> **REQUIREMENT**
Within the data that follows, set down exactly the lines from the one containing "Turn this picture" through the one containing "# Every piece", both ends included.
* start DATASET CONTENT *
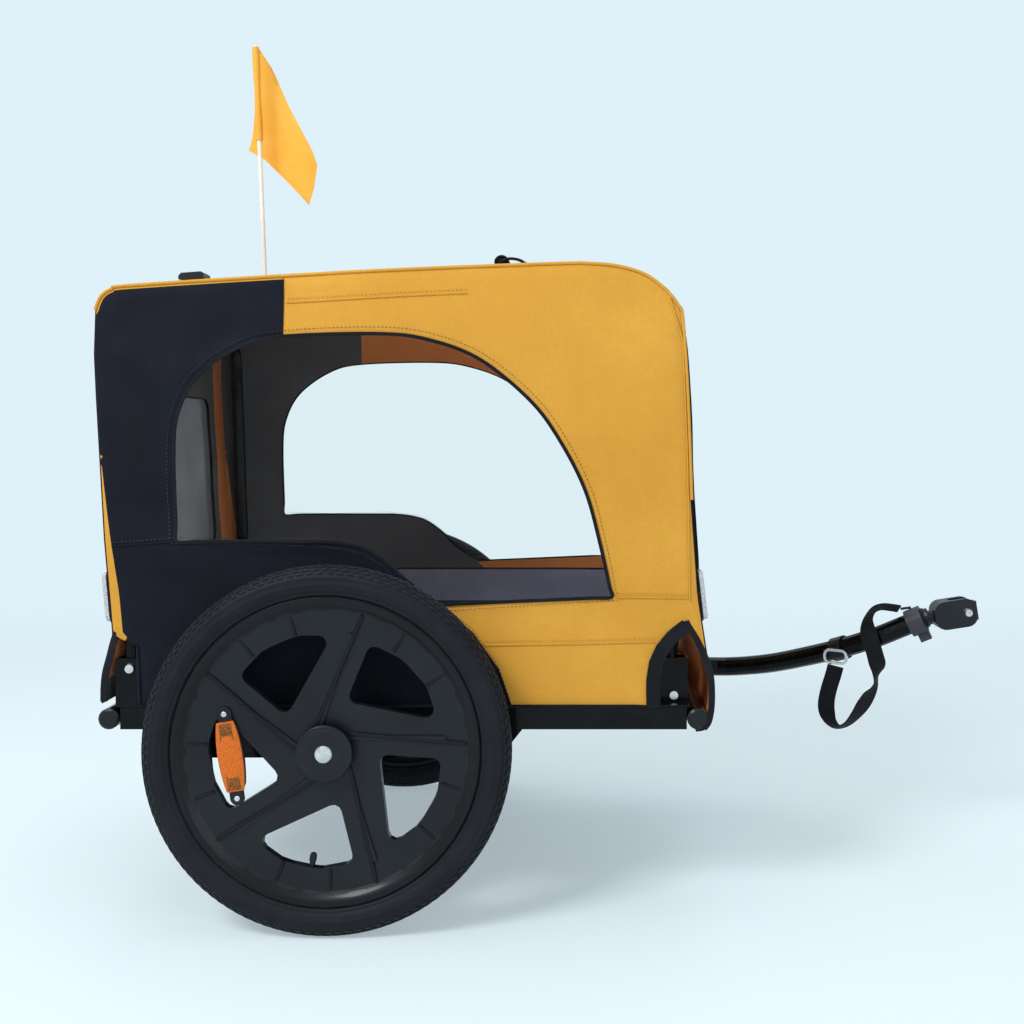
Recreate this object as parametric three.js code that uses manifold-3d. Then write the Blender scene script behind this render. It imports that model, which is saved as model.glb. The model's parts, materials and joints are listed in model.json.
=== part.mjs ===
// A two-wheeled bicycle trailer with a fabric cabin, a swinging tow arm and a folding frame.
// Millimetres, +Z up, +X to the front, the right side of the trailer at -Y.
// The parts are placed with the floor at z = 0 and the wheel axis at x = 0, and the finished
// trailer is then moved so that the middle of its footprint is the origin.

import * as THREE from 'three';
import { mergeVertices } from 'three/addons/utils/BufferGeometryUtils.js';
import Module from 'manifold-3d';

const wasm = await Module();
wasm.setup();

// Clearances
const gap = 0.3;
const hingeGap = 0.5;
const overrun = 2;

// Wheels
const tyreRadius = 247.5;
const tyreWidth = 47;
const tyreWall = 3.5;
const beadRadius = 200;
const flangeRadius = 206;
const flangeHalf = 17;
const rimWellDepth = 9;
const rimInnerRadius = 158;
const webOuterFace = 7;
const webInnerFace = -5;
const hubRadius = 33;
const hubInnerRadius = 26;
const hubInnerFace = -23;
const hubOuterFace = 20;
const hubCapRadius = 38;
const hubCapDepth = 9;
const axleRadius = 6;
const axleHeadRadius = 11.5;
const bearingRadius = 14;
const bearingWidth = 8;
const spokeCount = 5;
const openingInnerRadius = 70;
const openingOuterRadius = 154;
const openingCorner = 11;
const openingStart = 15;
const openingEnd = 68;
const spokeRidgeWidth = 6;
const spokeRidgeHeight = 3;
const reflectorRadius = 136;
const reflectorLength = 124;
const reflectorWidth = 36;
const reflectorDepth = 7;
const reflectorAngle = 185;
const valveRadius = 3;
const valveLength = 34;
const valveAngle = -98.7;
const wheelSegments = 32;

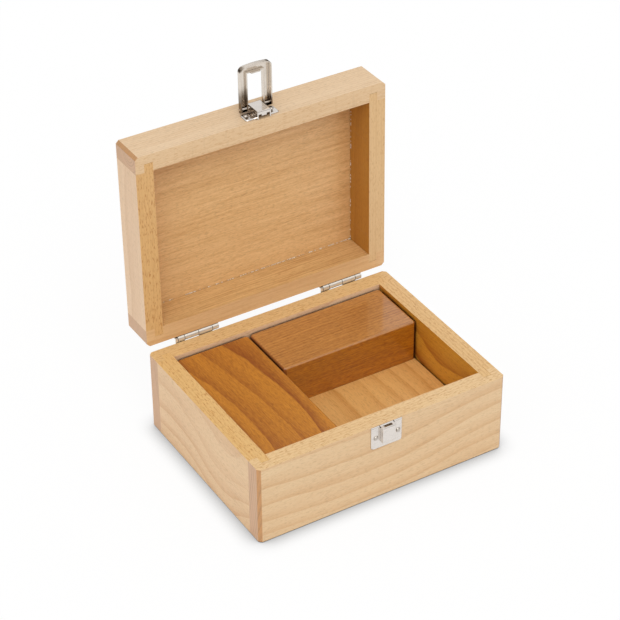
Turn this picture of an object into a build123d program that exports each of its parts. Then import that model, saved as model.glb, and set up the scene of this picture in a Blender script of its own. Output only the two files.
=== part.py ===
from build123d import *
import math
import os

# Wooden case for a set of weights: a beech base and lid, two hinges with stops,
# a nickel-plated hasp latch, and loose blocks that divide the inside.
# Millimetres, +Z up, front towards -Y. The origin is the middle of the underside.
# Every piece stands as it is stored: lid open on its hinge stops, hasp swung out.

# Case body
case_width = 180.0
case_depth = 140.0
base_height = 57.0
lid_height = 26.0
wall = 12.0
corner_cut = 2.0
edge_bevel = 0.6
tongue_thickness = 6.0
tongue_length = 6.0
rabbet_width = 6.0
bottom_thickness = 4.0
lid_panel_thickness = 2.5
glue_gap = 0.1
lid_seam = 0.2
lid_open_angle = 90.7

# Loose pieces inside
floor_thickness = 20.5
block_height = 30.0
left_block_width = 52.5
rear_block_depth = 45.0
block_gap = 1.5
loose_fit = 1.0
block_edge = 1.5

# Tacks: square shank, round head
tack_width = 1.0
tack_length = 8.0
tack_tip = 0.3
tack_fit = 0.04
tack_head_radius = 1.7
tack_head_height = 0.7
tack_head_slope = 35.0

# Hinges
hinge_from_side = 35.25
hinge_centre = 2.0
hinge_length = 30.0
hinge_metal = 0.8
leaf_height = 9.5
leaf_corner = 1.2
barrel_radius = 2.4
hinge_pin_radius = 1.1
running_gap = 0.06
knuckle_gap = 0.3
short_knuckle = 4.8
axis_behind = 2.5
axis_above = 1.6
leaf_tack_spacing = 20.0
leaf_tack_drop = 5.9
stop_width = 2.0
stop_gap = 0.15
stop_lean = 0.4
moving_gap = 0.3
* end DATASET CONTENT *
* start DATASET CONTENT *
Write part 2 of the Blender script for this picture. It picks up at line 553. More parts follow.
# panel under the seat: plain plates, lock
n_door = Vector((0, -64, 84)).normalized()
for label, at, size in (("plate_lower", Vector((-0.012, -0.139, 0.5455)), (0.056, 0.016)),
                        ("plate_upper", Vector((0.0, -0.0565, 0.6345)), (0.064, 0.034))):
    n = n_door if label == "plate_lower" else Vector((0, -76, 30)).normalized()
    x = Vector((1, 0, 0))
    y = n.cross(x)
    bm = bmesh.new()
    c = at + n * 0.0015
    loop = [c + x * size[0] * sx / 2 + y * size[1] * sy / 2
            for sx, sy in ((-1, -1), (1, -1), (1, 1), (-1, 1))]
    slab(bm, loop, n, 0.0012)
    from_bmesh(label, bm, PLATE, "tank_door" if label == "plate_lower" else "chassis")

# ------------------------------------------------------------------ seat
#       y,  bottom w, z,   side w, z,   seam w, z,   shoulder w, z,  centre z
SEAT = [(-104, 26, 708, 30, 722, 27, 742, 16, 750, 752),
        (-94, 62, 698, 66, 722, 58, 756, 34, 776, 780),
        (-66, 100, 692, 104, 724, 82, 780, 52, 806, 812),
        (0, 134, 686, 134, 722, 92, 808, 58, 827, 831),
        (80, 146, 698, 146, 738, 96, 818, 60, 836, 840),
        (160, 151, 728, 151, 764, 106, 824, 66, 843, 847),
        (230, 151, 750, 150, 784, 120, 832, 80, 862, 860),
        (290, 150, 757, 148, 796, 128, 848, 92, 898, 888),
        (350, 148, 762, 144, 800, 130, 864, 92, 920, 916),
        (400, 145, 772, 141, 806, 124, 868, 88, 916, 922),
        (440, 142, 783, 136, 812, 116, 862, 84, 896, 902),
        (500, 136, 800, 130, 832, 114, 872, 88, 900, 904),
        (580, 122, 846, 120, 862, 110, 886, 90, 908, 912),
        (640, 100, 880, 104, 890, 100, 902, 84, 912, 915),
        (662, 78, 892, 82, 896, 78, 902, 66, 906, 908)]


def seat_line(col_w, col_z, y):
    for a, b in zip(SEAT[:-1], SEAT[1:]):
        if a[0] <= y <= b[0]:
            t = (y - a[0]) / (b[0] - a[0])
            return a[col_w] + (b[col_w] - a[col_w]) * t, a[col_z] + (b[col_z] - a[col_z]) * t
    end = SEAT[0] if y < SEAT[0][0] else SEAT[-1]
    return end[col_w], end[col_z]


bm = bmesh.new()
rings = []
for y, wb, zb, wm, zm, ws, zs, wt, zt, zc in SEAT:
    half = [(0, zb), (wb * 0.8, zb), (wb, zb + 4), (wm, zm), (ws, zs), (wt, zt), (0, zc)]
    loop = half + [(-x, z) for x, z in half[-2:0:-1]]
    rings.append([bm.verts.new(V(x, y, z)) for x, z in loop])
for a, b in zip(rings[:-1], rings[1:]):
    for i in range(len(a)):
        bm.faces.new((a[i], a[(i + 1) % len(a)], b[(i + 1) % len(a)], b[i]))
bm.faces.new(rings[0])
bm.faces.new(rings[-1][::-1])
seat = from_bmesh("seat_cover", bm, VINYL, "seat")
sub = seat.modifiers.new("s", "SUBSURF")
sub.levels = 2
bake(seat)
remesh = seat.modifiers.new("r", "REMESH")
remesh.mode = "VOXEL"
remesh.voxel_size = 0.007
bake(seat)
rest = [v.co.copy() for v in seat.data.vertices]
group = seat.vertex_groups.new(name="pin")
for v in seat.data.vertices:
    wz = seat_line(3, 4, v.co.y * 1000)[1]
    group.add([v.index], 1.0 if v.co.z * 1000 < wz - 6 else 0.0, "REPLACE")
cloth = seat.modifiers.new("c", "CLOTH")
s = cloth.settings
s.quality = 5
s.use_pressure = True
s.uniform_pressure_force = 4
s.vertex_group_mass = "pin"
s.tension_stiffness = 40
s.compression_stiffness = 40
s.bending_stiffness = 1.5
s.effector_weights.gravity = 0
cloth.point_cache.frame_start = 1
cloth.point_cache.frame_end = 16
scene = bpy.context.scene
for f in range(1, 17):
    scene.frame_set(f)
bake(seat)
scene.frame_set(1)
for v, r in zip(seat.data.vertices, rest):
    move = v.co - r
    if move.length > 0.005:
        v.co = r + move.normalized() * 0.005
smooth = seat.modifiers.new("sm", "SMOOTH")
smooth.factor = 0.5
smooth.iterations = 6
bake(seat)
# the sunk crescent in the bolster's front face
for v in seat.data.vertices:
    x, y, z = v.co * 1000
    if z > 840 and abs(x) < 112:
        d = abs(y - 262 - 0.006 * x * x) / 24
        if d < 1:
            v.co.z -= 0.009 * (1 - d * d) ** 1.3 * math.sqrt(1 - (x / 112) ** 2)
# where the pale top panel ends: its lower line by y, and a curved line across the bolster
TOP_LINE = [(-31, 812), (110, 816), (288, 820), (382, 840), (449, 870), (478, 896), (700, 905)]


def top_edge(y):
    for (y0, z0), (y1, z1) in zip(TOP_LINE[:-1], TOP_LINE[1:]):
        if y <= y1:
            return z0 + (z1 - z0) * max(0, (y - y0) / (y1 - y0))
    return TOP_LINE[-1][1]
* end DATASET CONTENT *
> **TASK RESULT**
Turn this picture of an object into a build123d program that exports each of its parts. Then import that model, saved as model.glb, and set up the scene of this picture in a Blender script of its own. Output only the two files.
=== part.py ===
from build123d import *
import math
import os

# Wooden case for a set of weights: a beech base and lid, two hinges with stops,
# a nickel-plated hasp latch, and loose blocks that divide the inside.
# Millimetres, +Z up, front towards -Y. The origin is the middle of the underside.
# Every piece stands as it is stored: lid open on its hinge stops, hasp swung out.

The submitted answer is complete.